Dead money. Equity sitting in your home doesn’t do anything for you; in other words, your money cannot grow there.
Smart money. This is very much like how compound interest works, but at a much larger scale as there are now 3 income centres 1) positive monthly cash flow 2) mortgage pay down by tenants 3) capital appreciation. The first two you can control, the third is unpredictable, however, we know from history that real estate has doubled in value every 20 years. As a bonus, the interest borrowed from your home equity loan are considered to be business expenses since it is borrowed to generate income.

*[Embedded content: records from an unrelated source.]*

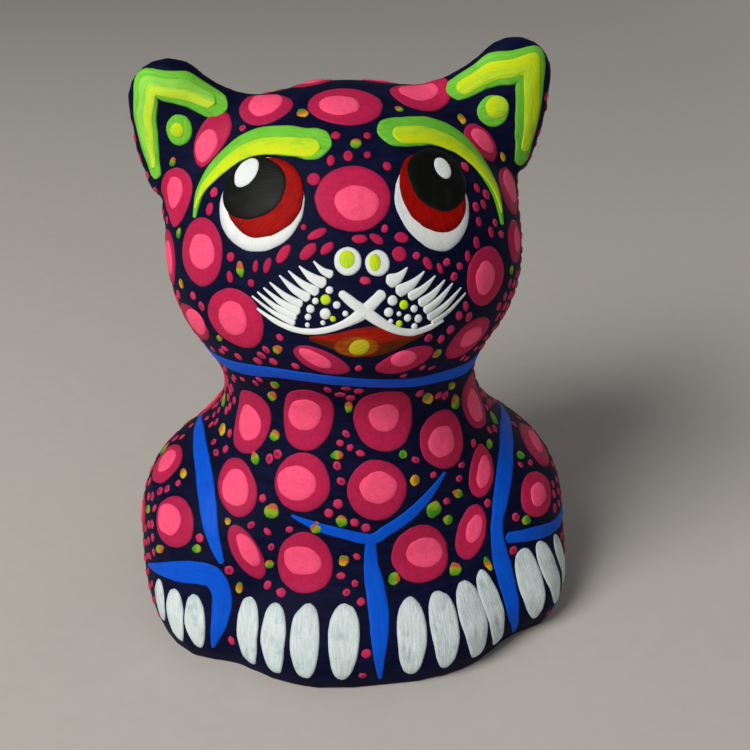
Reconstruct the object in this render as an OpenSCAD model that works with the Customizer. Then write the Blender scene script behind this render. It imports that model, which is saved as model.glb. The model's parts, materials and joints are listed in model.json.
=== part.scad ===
// Seated cat figure of fired clay, painted with raised dabs and strokes.
// The clay is two hollow halves, two ears, a tail and a base slab; every coat of paint is a thin
// solid that sits on the clay or on the coat below it.
// X runs to the cat's own left, -Y is the way it faces, Z is up and Z = 0 is the resting face.

/* [Head] */
// Width of the skull
head_w = 44.2; // [43.4:0.2:45]
// Depth of the skull, nose side to nape
head_d = 38; // [37:0.2:39]
// Height of the skull
head_h = 40; // [39:0.2:41]
// Height of the skull's centre above the table
head_z = 49.8; // [49:0.1:50.6]
// Width across the cheeks
cheek_w = 37; // [36:0.2:38]
// Width of the muzzle
muzzle_w = 17; // [15:0.5:19]
// How far the muzzle's centre is in front of the axis
muzzle_out = 16.5; // [16:0.1:17]

// How far the head sits to the cat's right of the upright axis
head_off = 0.4; // [0:0.1:0.8]

/* [Ears] */
// Distance of an ear's root centre from the middle plane
ear_root_x = 17.2; // [16.8:0.1:17.6]
// Height of an ear's root centre
ear_root_z = 63.4; // [62.8:0.1:64]
// Distance of an ear's tip centre from the middle plane
ear_tip_x = 20.7; // [20.3:0.1:21.1]
// Height of an ear's tip centre
ear_tip_z = 69; // [68.4:0.1:69.6]
// Height of the lower end of an ear's outer side
ear_side_z = 64; // [63.4:0.1:64.6]
// How much the left ear is raised, and the right ear lowered
ear_skew = 0.6; // [0:0.1:1]
// Half width of an ear at its root
ear_root_r = 8.3; // [7.9:0.1:8.7]
// Half width of an ear at its tip
ear_tip_r = 5.2; // [4.8:0.1:5.6]
// Thickness of an ear over its width
ear_flat = 0.46; // [0.42:0.01:0.5]

/* [Torso] */
// Width of the neck
neck_w = 28.6; // [27.6:0.2:29.6]
// Width of the chest
chest_w = 37.6; // [36.8:0.2:38.4]
// Depth of the chest
chest_d = 33; // [32:0.2:34]
// Height of the chest's blended top above the table
chest_top = 37.4; // [36.8:0.1:38]
// Width of the back
back_w = 34; // [33:0.2:35]
// Depth of the back
back_d = 32; // [31:0.2:33]
// Width of the rump at the table
rump_w = 39; // [38:0.2:40]

// How far the torso and the legs sit to the cat's left of the upright axis
torso_off = 0.6; // [0:0.1:1]

/* [Legs] */
// Distance of a haunch's centre from the middle plane
haunch_x = 15.7; // [15.2:0.1:16.2]
// Width of one haunch
haunch_w = 25.8; // [25:0.2:26.6]
// Height of one haunch
haunch_h = 20.6; // [20:0.2:21.4]
// Distance of a front paw's centre from the middle plane
front_paw_x = 5.9; // [5.4:0.1:6.4]
// Width of one front paw
front_paw_w = 27.4; // [26.8:0.2:28]
// Distance of a back paw's centre from the middle plane
back_paw_x = 21.4; // [21:0.1:21.8]
// Width of one back paw
back_paw_w = 15.4; // [14.8:0.2:16]

/* [Clay] */
// Thickness of the clay wall
wall = 3; // [2.6:0.1:3.4]
// Thickness of the base slab
slab_t = 3; // [2.5:0.1:4]
// Diameter of the vent hole that lets steam out in the kiln
vent_d = 7; // [5:0.5:9]

/* [Paint] */
// Thickness of one coat of a dab or a stroke
coat = 0.22; // [0.18:0.01:0.28]
// Width of the pink middle of a spot over the spot's own width
middle_share = 0.55; // [0.45:0.01:0.6]
// Diameter of a fine dot
fine_dot_d = 1.1; // [0.9:0.05:1.2]
// Clear space between a fine dot and the marks beside it
fine_gap = 0.2; // [0.15:0.05:0.4]
// Diameter of a green or yellow drop
drop_d = 1.8; // [1.5:0.05:2]

/* [Hidden] */

// Paint colours
navy = [0.04, 0.05, 0.18];
magenta = [0.78, 0.06, 0.34];
pink = [1, 0.33, 0.51];
green = [0.43, 0.78, 0.24];
lime = [0.85, 0.92, 0.1];
blue = [0, 0.31, 0.78];
red = [0.75, 0.07, 0.03];
orange = [0.85, 0.3, 0.02];
white = [0.94, 0.95, 0.94];
black = [0.03, 0.03, 0.03];

// How far the lumps of the body melt into each other, and the ears into the head, per mm
body_blend = 0.42;
ear_blend = 0.6;
// Depth to which an ear's fillet belongs to the head half
fillet_lift = 1.4;
// Paint starts this far off the clay
first_coat = 0.02;
// Grid of a clay half: bearings and heights outside, half as many inside
half_cols = 32;
half_rows = 38;

// ---- The modelled form: rounded lumps that melt into each other ----

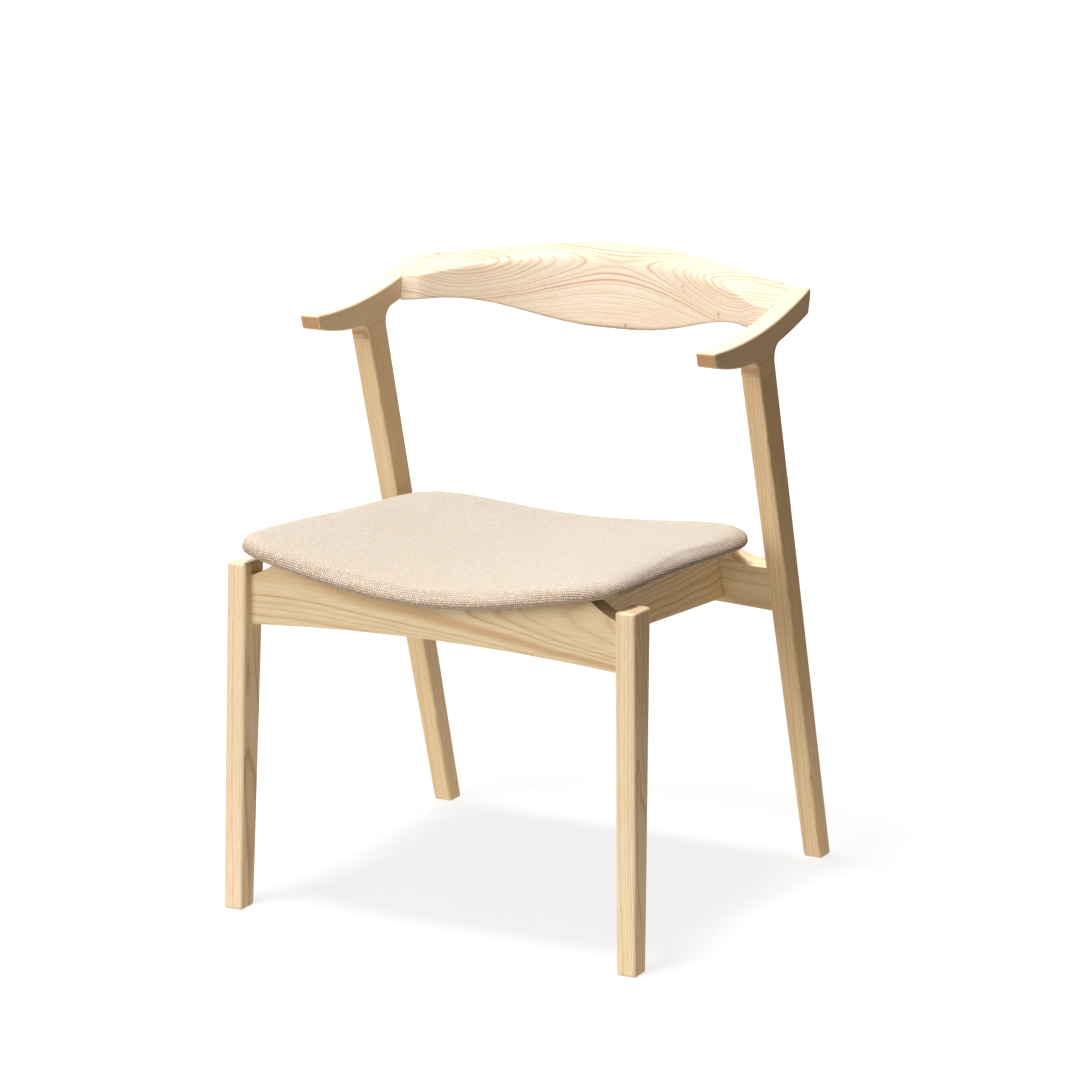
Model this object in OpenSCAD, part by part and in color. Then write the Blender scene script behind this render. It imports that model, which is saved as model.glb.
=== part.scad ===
// Low-backed wooden armchair with a sculpted back rail, short arms and an upholstered,
// saddle-shaped seat.  Millimetres, +Z up, the chair faces -Y, X = 0 is the plane of symmetry.
// The origin is on the floor, under the middle of the chair.  Inside the modules y is counted
// from the front face of the front feet, and place() moves each piece to the origin's frame.

/* [Overall] */
// Width over the feet and the arms
overall_w = 520; // [505:1:540]
// Depth from the front feet to the back of the rear feet
foot_depth = 509; // [500:1:520]
// How far the seat stands out in front of the front feet
seat_overhang = 15; // [10:1:20]
// Thickness of the boards that legs, arms and rails are cut from
board_t = 24; // [22:0.5:26]

/* [Front legs] */
// Height of the front legs
front_leg_h = 400; // [396:1:404]
// Depth of a front leg at the floor
front_foot_d = 25; // [22:1:28]
// Depth of a front leg at its top
front_top_d = 38; // [34:1:40]
// How far the front face of the leg leans back at its top
front_lean = 8; // [6:1:10]
// How far each front leg leans in towards the middle at its top
front_splay = 7.5; // [5:0.5:9]

/* [Rear legs] */
// Depth of a rear leg at the floor
rear_foot_d = 25; // [22:1:28]
// Depth of a rear leg where it meets the arm
rear_seam_d = 43; // [40:1:46]
// Height of the joint between the rear leg and the arm
seam_z = 604; // [600:1:608]
// Front face of the rear leg at that joint, behind the front feet
seam_y = 297; // [294:1:300]

/* [Arms] */
// Front tip of the arm, behind the front feet
arm_tip_y = 181; // [175:1:188]
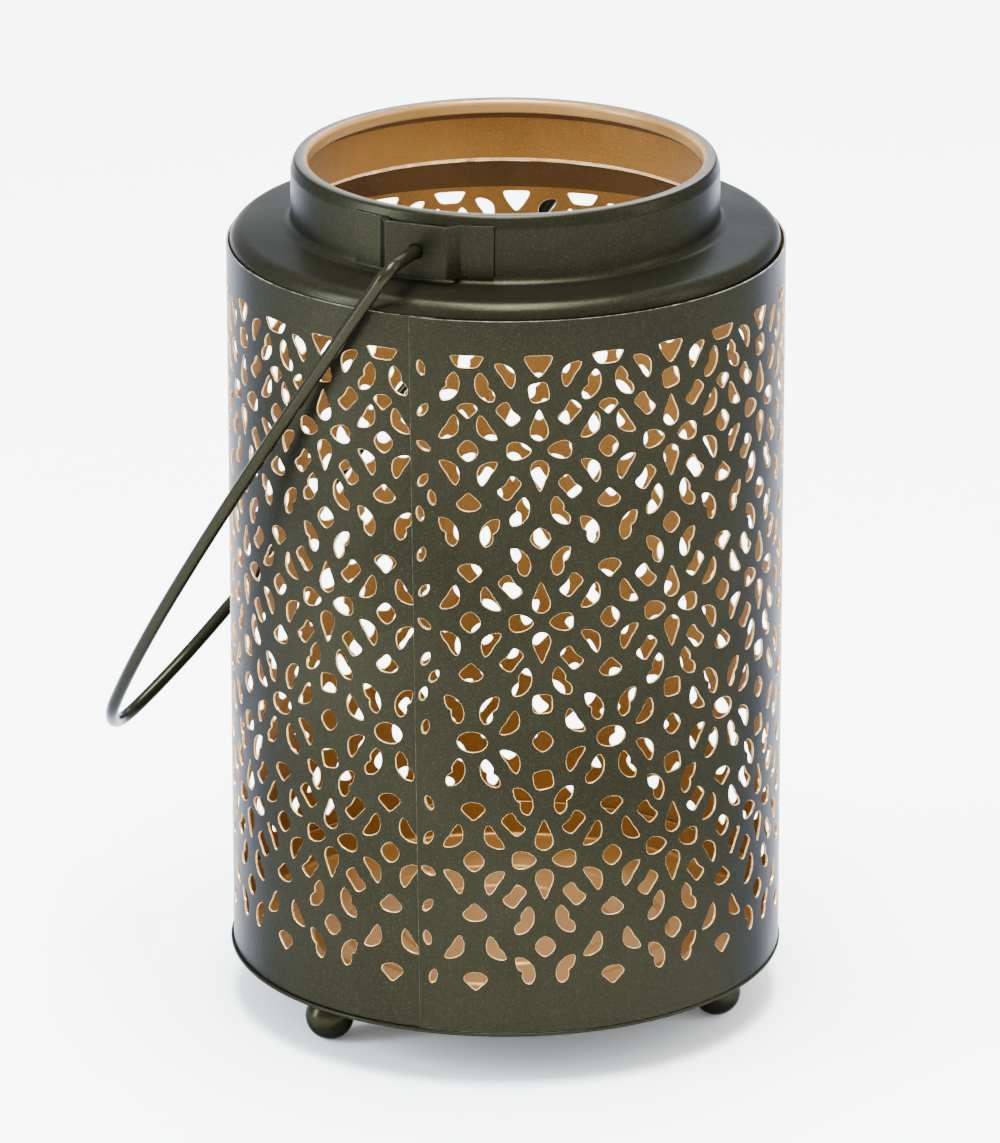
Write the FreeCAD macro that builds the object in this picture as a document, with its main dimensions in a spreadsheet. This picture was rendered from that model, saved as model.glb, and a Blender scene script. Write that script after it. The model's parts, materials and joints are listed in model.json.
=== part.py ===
import FreeCAD, Part
import math
import os

import Sketcher
from FreeCAD import Placement, Rotation, Vector

# Perforated tealight holder. Millimetres. Origin on the standing plane under the axis, +Z up,
# the pivot line of the bail handle along Y with the front bracket towards -Y.

doc = FreeCAD.newDocument("tealight_holder")
sheet = doc.addObject("Spreadsheet::Sheet", "sizes")

SIZES = [
    # perforated shell: one sheet rolled over its own end
    ("tube_radius", 55.0),
    ("tube_base", 11.9),
    ("tube_height", 145.3),
    ("sheet_thickness", 0.4),
    ("lap_gap", 0.15),
    ("seam_azimuth", 4.3),
    ("roll_angle", 365.3),
    ("pattern_azimuth", 29.4),
    ("pattern_pitch", 28.51),
    ("pattern_lean", 0.0126),
    # shoulder cap
    ("skirt_radius", 53.9),
    ("skirt_bottom", 151.5),
    ("shoulder_edge_height", 159.9),
    ("shoulder_neck_height", 160.7),
    ("shoulder_roll", 3.0),
    ("neck_radius", 41.9),
    ("neck_fillet", 1.2),
    ("neck_top", 171.6),
    ("rim_top", 173.9),
    ("rim_radius", 41.1),
    ("opening_radius", 38.5),
    ("rim_bottom", 171.1),
    ("rim_roll", 1.1),
    ("cap_wall", 0.5),
    # base pan
    ("pan_radius", 55.1),
    ("pan_flange_radius", 53.9),
    ("pan_flange_top", 18.9),
    ("pan_underside", 11.0),
    ("pan_lip_top", 11.8),
    ("pan_wall", 0.6),
    ("seat_radius", 36.0),
    ("seat_slope", 1.6),
    ("seat_rise", 1.2),
    # ball feet
    ("ball_radius", 4.85),
    ("foot_circle_radius", 45.0),
    ("first_foot_azimuth", -28.0),
    ("weld_radius", 2.0),
    # brackets
    ("strap_thickness", 0.8),
    ("strap_bottom", 162.0),
    ("strap_height", 10.2),
    ("flange_half_width", 14.3),
    ("flange_inner_half", 8.3),
    ("plate_half_width", 6.4),
    ("plate_face", 44.55),
    ("strap_bend", 0.55),
    ("pivot_hole_radius", 1.6),
    # bail handle
    ("pivot_height", 166.9),
    ("wire_radius", 1.3),
    ("hang_angle", 55.4),
    ("leg_spread", 57.2),
    ("stub_bend", 3.2),
    ("bail_reach", 147.7),
    ("head_radius", 2.2),
    ("head_thickness", 0.7),
    ("head_clearance", 0.25),
]
for row, (alias, value) in enumerate(SIZES, start=1):
    sheet.set("A%d" % row, alias)
    sheet.set("B%d" % row, str(value))
    sheet.setAlias("B%d" % row, alias)
doc.recompute()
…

My Recommendation: The sad reality is that most people have to forget freedom 55. Most people will be achieving freedom 75, freedom 85 or no freedom at all. The reason- people just don’t have enough monthly passive income if they stopped working and most of the traditional ‘safe’ investments like GIC’s barely even keep up with inflation. Real estate investing is simple. The buy and hold strategy of real estate investing requires patience and endurance. It will not make you rich quickly. However, through the 3 income centres of cashflow, mortgage pay down, and appreciation, combined with ‘compounding’ your investment properties over time, real estate will get you rich FOR SURE. So David Chilton, care to write your next book with me? Let’s call it “The Wealthy Barber Returns Even Wealthier”.